Насколько для тебя важны оба текста с социальной точки зрения? 
Пожалуй, «Голод» с социальной точки зрения более яркий. Мне и вправду важно было его написать, чтобы люди узнали про РПП. Поняли, что это такой же диагноз, как депрессия, аэрофобия, ОКР. Это диагноз, с которым страшно жить и который сложно лечить. У «Смены» же были немножко другие задачи. Во-первых, стать моим первым текстом крупной формы. Во-вторых, мне хотелось написать о любви. Зачем мы влюбляемся в плохих парней? Почему опыт, сын ошибок трудных, никогда нас не уберегает? В-третьих, как я уже говорила, этот текст и о буллинге. Я буду рада, если люди, чувствующие себя изгоями, узнают, что они не одиноки. Чтобы они знали, что «последние станут первыми», и всё однажды станет иначе.

Роман «Смена» был написан до того, как некоторые реалии были запрещены в России. Как быть писателю, фиксирующему реальность вокруг себя? Вдруг слово «шипперить» запретят официально и будут вымарывать из твоего текста? 
Вспоминать про Эзопов язык. И верить в то, что читатель умный и всё поймет между строк.

Как ты себя видишь профессионально через пять лет?
Такой невротик, как я, боится говорить о своих мечтах и планах. «Если скажу — не сбудется», магическое мышление, все дела. Но если глобально: хотелось бы жить в такой Москве, где не нужно идти на сделку с совестью каждый день. Было бы здорово написать уже сценарий сериала, чтобы купить самой (!) туфли Маноло Бланик. Для прозы тоже есть идея — она связана с одним стигматизированным заболеванием. Ещё мечтаю написать стильный детектив — что-то в стиле Таны Френч или Лорана Бине. Про московскую богему! 

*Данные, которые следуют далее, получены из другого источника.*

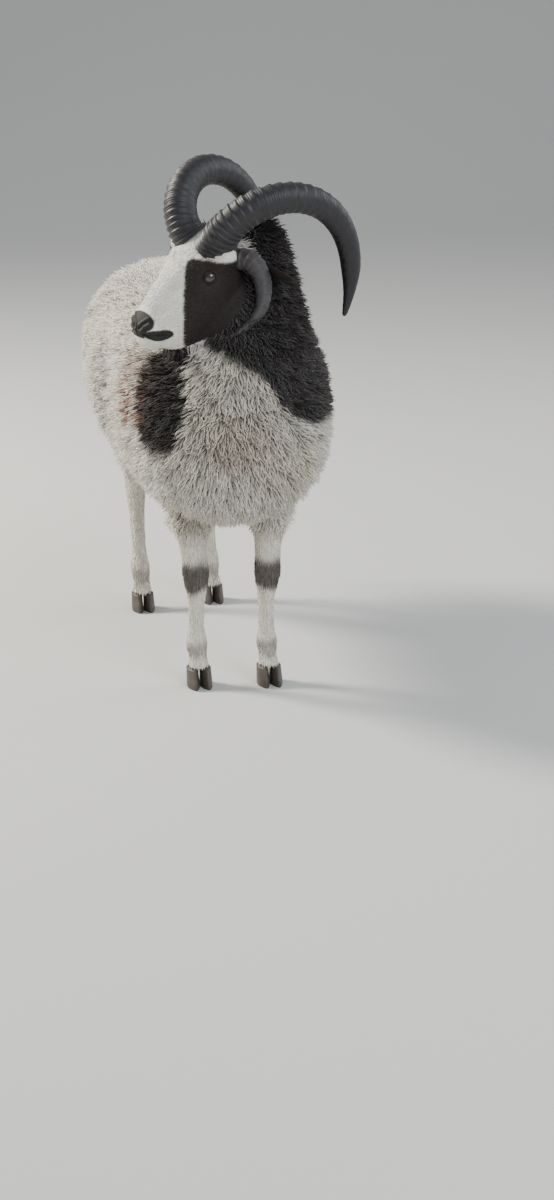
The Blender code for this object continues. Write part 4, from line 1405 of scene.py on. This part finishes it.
def panel(name, place, aim, size, power, colour):
    light = bpy.data.lights.new(name, "AREA")
    light.shape = "DISK"
    light.size = size
    light.energy = power
    light.color = colour
    obj = bpy.data.objects.new(name, light)
    bpy.context.scene.collection.objects.link(obj)
    obj.location = place
    obj.rotation_euler = (Vector(aim) - Vector(place)).to_track_quat("-Z", "Y").to_euler()


panel("sun_side", (-3.4, 2.2, 3.2), (0, 0, 0.6), 1.3, 470, (1.0, 0.95, 0.86))
panel("front_fill", (1.6, -4.2, 3.0), (0, 0, 0.6), 3.0, 135, (0.93, 0.96, 1.0))
panel("side_fill", (4.0, 0.5, 2.4), (0, 0, 0.6), 3.0, 70, (0.95, 0.97, 1.0))
world = bpy.data.worlds.new("studio")
bpy.context.scene.world = world
world.use_nodes = True
sky = world.node_tree.nodes["Background"]
set_inputs(world.node_tree, sky, {"Color": (0.86, 0.90, 0.95, 1), "Strength": 0.55})
print("floor, three panels and a pale sky")

# %% [markdown]
# The camera gives the photo's framing at the size the animal was given: a little to the animal's
# right of straight ahead and looking down. Its height and distance follow from that size, so they
# are no measure of it.

# %% Camera
IMAGE_WIDTH, IMAGE_HEIGHT = 554, 1200
FOCAL_PIXELS = 2052.0
CAMERA_AZIMUTH = math.radians(-13.0)
CAMERA_HEIGHT = 1.42
CAMERA_DISTANCE = 4.08
CAMERA_PITCH = math.radians(16.87)
CAMERA_YAW = math.radians(1.276)

towards = Vector((math.sin(CAMERA_AZIMUTH), -math.cos(CAMERA_AZIMUTH), 0))
feet = Vector((0.0, -0.30, 0.0)) + SHIFT
lens = bpy.data.cameras.new("camera")
lens.sensor_fit = "VERTICAL"
lens.sensor_height = 36.0
lens.sensor_width = 36.0 * IMAGE_WIDTH / IMAGE_HEIGHT
lens.lens = 36.0 * FOCAL_PIXELS / IMAGE_HEIGHT
camera = bpy.data.objects.new("camera", lens)
bpy.context.scene.collection.objects.link(camera)
camera.location = feet + towards * CAMERA_DISTANCE + Vector((0, 0, CAMERA_HEIGHT))
heading = -math.atan2(-towards.x, -towards.y)
camera.rotation_euler = (math.pi / 2 - CAMERA_PITCH, 0.0, heading - CAMERA_YAW)
bpy.context.scene.camera = camera
print("camera at", [round(v, 2) for v in camera.location])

Кардинальных перемен в деятельности не хочу. Когда на первом занятии по курсу автофикшна нас попросили самим себе ответить на вопрос «Зачем я пишу?», я удивилась, что на это задание дали целых пятнадцать минут. Я справилась с ним за три секунды. Записала в блокнот: «Я пишу, потому что больше ничего не умею». И я даже не уверена, хочу ли уметь.